SOURCE EXCERPT —
::::

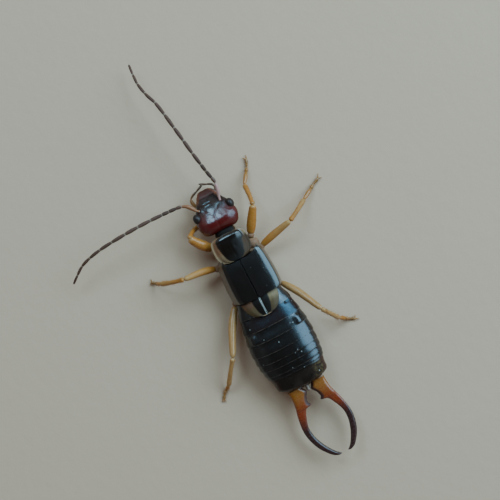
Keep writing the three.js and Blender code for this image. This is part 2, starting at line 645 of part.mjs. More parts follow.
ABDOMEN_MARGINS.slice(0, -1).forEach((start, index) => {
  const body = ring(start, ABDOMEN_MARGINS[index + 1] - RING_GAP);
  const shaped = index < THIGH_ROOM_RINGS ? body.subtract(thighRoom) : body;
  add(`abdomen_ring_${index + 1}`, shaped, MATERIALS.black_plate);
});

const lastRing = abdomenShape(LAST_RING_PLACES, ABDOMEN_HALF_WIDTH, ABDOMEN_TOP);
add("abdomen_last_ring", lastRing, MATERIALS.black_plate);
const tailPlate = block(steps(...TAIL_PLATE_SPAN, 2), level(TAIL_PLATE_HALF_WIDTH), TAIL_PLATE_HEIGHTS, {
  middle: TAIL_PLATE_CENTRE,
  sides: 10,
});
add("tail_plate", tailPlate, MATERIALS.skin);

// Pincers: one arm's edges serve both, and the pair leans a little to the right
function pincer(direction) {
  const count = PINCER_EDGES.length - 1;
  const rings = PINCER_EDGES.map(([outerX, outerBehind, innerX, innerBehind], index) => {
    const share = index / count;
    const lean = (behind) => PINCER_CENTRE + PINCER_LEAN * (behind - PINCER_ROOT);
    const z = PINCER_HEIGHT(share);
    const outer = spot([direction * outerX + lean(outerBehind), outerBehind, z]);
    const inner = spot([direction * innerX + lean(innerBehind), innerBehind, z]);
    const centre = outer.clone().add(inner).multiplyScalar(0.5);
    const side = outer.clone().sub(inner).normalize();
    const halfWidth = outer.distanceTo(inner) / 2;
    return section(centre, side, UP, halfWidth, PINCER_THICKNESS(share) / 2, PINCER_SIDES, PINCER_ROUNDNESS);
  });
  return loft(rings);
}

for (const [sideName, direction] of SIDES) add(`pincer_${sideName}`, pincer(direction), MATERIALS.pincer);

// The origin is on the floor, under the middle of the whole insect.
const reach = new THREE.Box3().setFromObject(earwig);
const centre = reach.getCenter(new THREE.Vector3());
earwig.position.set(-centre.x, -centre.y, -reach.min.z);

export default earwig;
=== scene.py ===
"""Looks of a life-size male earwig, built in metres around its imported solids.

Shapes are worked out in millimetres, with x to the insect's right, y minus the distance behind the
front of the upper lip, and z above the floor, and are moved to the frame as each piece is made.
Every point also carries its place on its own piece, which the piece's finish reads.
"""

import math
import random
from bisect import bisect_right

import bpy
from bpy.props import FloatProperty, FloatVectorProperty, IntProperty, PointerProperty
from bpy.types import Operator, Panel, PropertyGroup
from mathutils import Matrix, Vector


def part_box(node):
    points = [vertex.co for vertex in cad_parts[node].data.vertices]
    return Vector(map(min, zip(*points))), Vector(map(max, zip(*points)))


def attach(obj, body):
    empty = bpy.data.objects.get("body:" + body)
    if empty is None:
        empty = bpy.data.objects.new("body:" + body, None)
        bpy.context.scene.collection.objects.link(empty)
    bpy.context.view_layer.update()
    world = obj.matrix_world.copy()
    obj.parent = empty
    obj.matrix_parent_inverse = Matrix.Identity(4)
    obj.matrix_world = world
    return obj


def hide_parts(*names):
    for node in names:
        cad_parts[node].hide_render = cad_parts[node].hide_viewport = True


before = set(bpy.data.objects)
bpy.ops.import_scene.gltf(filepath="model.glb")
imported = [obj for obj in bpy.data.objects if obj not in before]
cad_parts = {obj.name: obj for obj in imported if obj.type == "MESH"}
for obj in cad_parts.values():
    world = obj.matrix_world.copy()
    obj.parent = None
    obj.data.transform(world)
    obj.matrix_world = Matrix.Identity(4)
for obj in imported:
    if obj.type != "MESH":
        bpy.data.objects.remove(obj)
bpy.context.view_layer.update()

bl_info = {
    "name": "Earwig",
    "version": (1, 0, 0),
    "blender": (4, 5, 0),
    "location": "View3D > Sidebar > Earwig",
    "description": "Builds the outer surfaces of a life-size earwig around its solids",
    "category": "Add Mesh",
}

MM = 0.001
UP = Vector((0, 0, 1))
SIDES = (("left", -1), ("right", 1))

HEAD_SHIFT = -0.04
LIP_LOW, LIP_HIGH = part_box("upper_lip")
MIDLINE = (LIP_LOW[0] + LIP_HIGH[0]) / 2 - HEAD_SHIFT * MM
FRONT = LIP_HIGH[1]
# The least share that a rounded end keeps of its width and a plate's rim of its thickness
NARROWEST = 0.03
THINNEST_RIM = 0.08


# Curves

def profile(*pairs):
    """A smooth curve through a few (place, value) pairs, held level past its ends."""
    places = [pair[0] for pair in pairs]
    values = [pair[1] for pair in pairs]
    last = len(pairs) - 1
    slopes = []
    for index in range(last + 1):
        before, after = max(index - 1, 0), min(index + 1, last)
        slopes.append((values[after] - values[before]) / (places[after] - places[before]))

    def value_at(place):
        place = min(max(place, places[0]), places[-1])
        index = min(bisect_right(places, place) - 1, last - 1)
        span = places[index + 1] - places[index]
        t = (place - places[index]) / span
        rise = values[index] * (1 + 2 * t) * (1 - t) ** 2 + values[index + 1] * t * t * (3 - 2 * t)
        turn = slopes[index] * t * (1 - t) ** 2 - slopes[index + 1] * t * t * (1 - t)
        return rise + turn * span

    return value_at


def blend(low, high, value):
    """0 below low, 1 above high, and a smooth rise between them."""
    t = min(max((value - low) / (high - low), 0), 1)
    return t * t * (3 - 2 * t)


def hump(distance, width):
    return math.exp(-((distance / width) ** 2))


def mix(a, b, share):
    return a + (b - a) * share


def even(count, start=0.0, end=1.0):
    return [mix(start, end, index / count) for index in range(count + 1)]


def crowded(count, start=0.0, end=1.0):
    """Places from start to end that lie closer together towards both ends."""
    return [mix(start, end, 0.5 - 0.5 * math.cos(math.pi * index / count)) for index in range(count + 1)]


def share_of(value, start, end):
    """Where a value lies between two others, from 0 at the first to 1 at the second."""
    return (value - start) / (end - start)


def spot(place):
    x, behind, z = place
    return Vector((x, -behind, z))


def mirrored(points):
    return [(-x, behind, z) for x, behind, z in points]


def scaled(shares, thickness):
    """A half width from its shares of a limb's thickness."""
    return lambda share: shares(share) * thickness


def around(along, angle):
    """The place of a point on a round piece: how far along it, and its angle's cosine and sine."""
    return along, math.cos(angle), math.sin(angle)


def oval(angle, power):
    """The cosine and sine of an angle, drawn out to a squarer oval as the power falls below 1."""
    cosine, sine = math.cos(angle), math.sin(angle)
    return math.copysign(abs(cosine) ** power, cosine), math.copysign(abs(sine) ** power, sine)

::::

STATED EXERCISE — Only lines that contain the word "context" are wanted; copy each of them.

RESPONSE TO THIS EXERCISE —
        bpy.context.scene.collection.objects.link(empty)
    bpy.context.view_layer.update()
bpy.context.view_layer.update()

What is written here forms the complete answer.